Rows from a 3D modeling dataset:
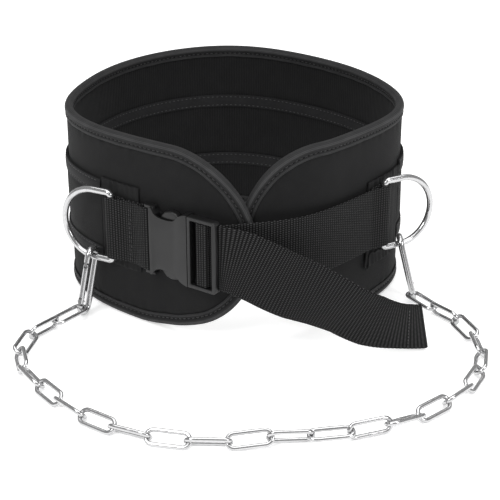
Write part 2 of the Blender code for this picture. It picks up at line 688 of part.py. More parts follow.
def make_strap_right():
    ring_run = run_at(RIGHT_RING_TURN)
    patch_end = run_at(RIGHT_PATCH_TURNS[0])
    fold = ring_fold(RIGHT_RING_TURN, -1)[::-1]
    inner_start = belt_path([(patch_end + 2 * PAST, INNER_PLY)])
    landing_run = run_at(LANDING_TURN)
    standing = belt_path([(run, OUTER_PLY) for run in stations(landing_run, ring_run - FOLD_EASE)[::-1][1:]])
    turn_in = (LADDER_END - END_BAR_WIDTH, STANDING_PLY_DEPTH + LADDER_BEND)
    away = in_buckle(arc(turn_in, LADDER_BEND, -40, -90, 4))
    landing_along = standing[-1] - standing[-2]
    landing_along = landing_along / np.linalg.norm(landing_along)
    first_along = away[1] - away[0]
    first_along = first_along / np.linalg.norm(first_along)
    across_lap = joined(standing[-1], landing_along, away[0], first_along, 6, 0.9)
    corner = WEB_THICK / 2 + GAP
    left_u = CENTRE_BAR - corner
    right_u = SECOND_SLOT + corner
    over_depth = CENTRE_BAR_DEPTH - corner
    soft = THREAD_BEND
    threading = np.concatenate([
        arc((left_u + soft, STANDING_PLY_DEPTH - soft), soft, 90, 180, 3),
        arc((left_u + soft, over_depth + soft), soft, 180, 270, 3),
        arc((right_u - soft, over_depth + soft), soft, 270, 360, 3),
        arc((right_u + soft, TAIL_PLY_DEPTH - soft), soft, 180, 90, 3)])
    middle, across = resting_tail()
    flat = np.concatenate([inner_start, belt_path(fold), standing, across_lap, away, in_buckle(threading)])
    path = np.concatenate([flat, middle])
    widths = np.concatenate([np.broadcast_to(UP, flat.shape), across])
    sweep("strap_right", path, widths, ribbon_section(), False, WEBBING)


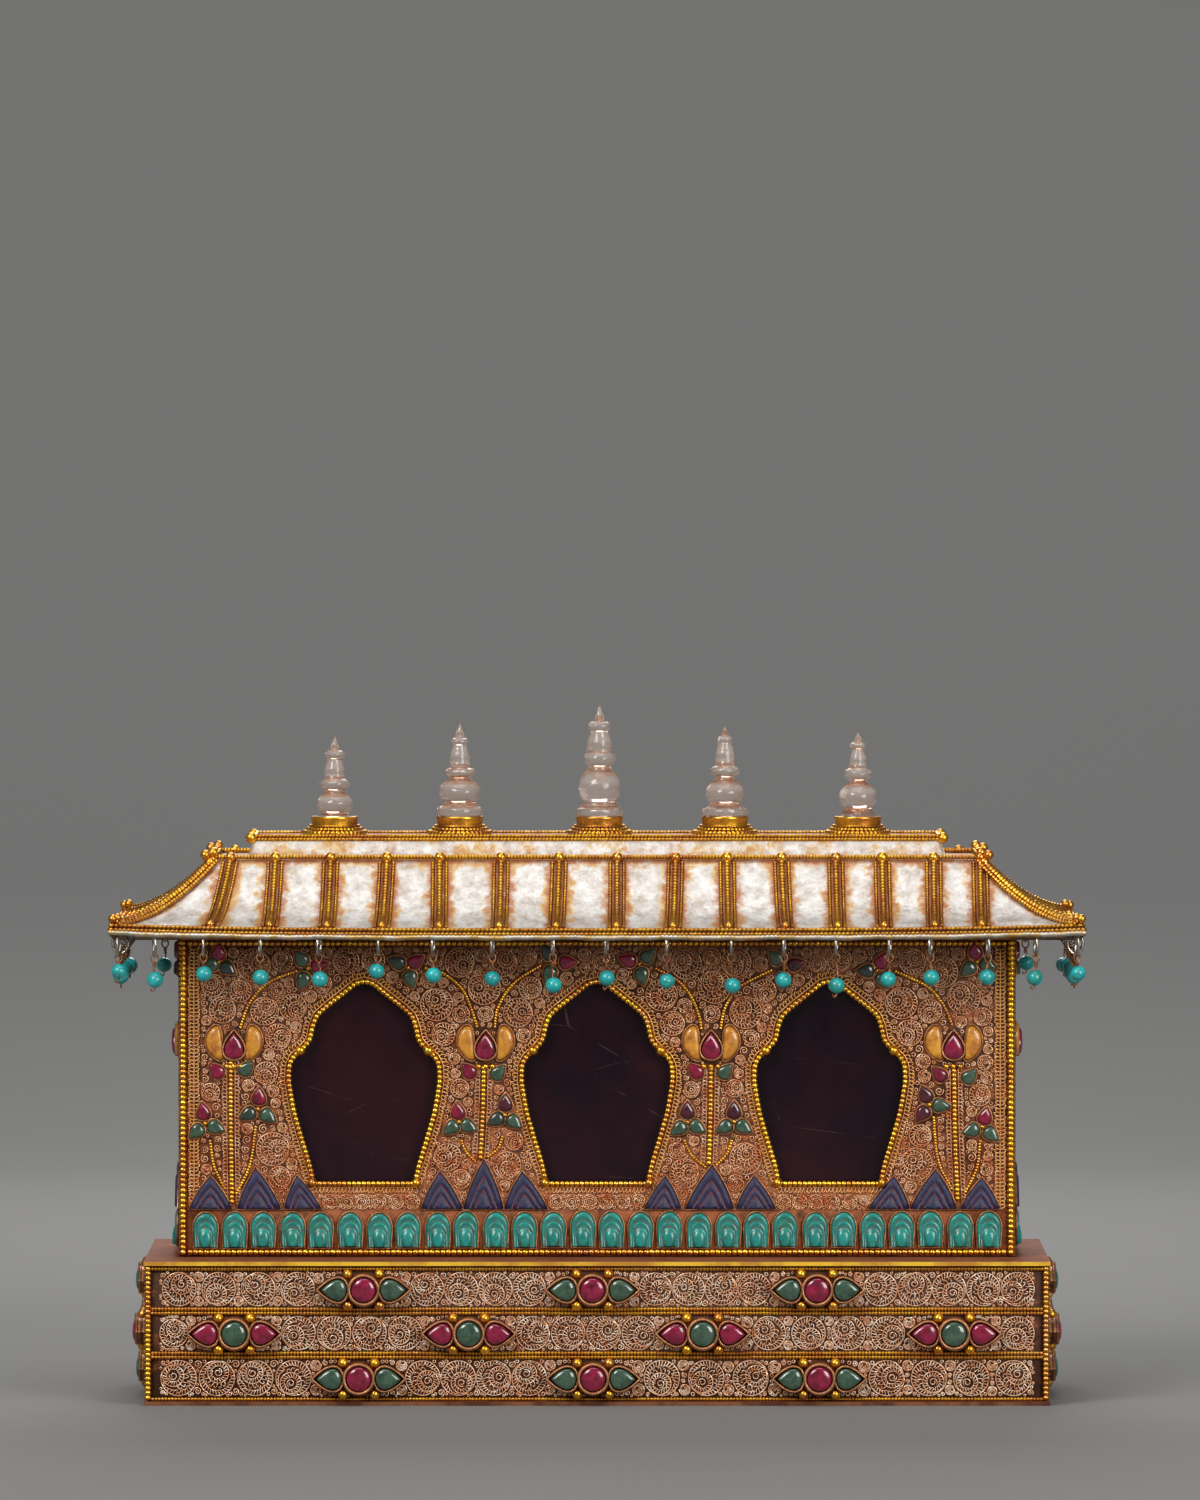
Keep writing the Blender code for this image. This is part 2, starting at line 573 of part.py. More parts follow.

Written task: How many lines in the records above hold the word "this"? Give only the number.

Complete answer: 2